Common features of megakaryocytes and hematopoietic stem cells: what's the connection?

Abstract

Megakaryocytes (Mks) are rare polyploid bone marrow cells whose function is to produce blood platelets. Since the purification and cloning of the major Mk cytokine, thrombopoietin, in 1994, considerable progress has been made in understanding the biology of Mk development. Remarkably, these advances have revealed a number of key features of Mks that are shared with hematopoietic stem cells (HSCs), such as common surface receptors, lineage-specific transcription factors, and specialized signaling pathways. Why there should be such a close connection between these two cell types remains unclear. In this Prospect article, we summarize the data supporting these shared features and speculate on possible teleological bases. In particular, we focus on common links involving developmental hierarchy, endothelial cells, and bone marrow niche interactions. This discussion highlights new data showing close ontologic relationship between HSCs and specialized "hemogenic" endothelial cells during development, and functional overlap between Mks/platelets and endothelial cells. Overall, these findings may be of relevance in the development of techniques for HSC ex vivo culture and/or possible generation of HSCs via somatic cell reprogramming.

Fig. 1

Transcription factor network involved in HSC ontogeny. Diagram indicating key transcription factors and their cross- and auto-regulatory circuits. Core factors are indicated in orange, and associated factors are shown in blue.
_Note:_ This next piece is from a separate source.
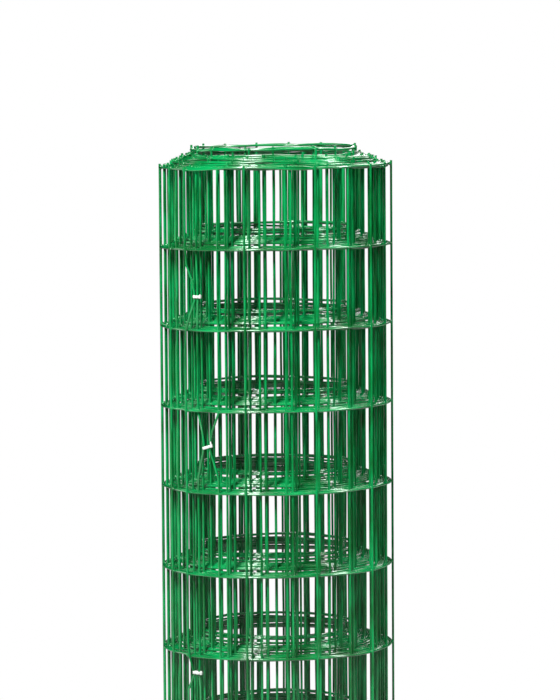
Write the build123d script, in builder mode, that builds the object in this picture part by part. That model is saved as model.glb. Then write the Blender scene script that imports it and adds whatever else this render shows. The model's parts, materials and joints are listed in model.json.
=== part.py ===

Possible involvement of signaling through Notch and BMP4 pathways are shown in purple. Most of these same factors are specifically involved in megakaryocyte development.

Fig. 2

Hierarchal relationship among hematopoietic cell populations. Schematic diagram depicting the classical pathways of hematopoietic development. A potential direct relationship between ST-HSCs and MEPs is indicated by a dashed line. LT-HSCs, long-term repopulating hematopoietic stem cells; ST-HSCs, short-term repopulating hematopoietic cells; MPP, multipotent progenitor cells; CMP, common myeloid progenitor; CLP, common lymphoid progenitor; MEP, megakaryocyte-erythroid progenitor; GMP, granulocyte-macrophage progenitor; B, B-cell; T, T-cell; NK, natural killer cell. Adapted from [Adolfsson et al., 2005].

Fig 3

Relationship between HSCs, endothelial cells, and megakaryocytes. (A) Models of HSC emergence from the aorto-gonadal-mesonephros region during embryogenesis. Left panel, “Bipotential” model. In this model, bipotential mesodermal precursor cells give rise independently to endothelial cells lining the ventral aspect of the dorsal aorta and cells that migrate around the endothelial cells to form clusters of cells containing HSCs in the lumen of the aorta. Right panel, “Linear” model. In this model, mesodermal precursor cells give rise to specialized “hemogenic” endothelial cells lining the anterior aspect of the dorsal aorta. These cells then give rise directly to the HSC containing clusters in the dorsal aorta lumen. (B) Co-localization of megakaryocytes and HSCs at bone marrow vascular sinusoids. Diagram depicting vascular sinusoids in adult bone marrow. Mature megakaryocytes are shown in apposition to the bone marrow side of a single cell layer of endothelial cells lining the sinusoid. During megakaryocyte maturation, long cytoplasmic proplatelet extensions form and protrude into the vascular space through fenestrations in the endothelial cell layer. Fragments then are shed into the circulation where they are further processed into platelets. Hypothetical interactions between Mks and HSCs at the vascular sinusoidal niche are indicated by the green bi-directional arrow. Hypothetical low-level de novo generation of HSCs from vascular sinusoidal endothelial cells is indicated by the dashed arrow.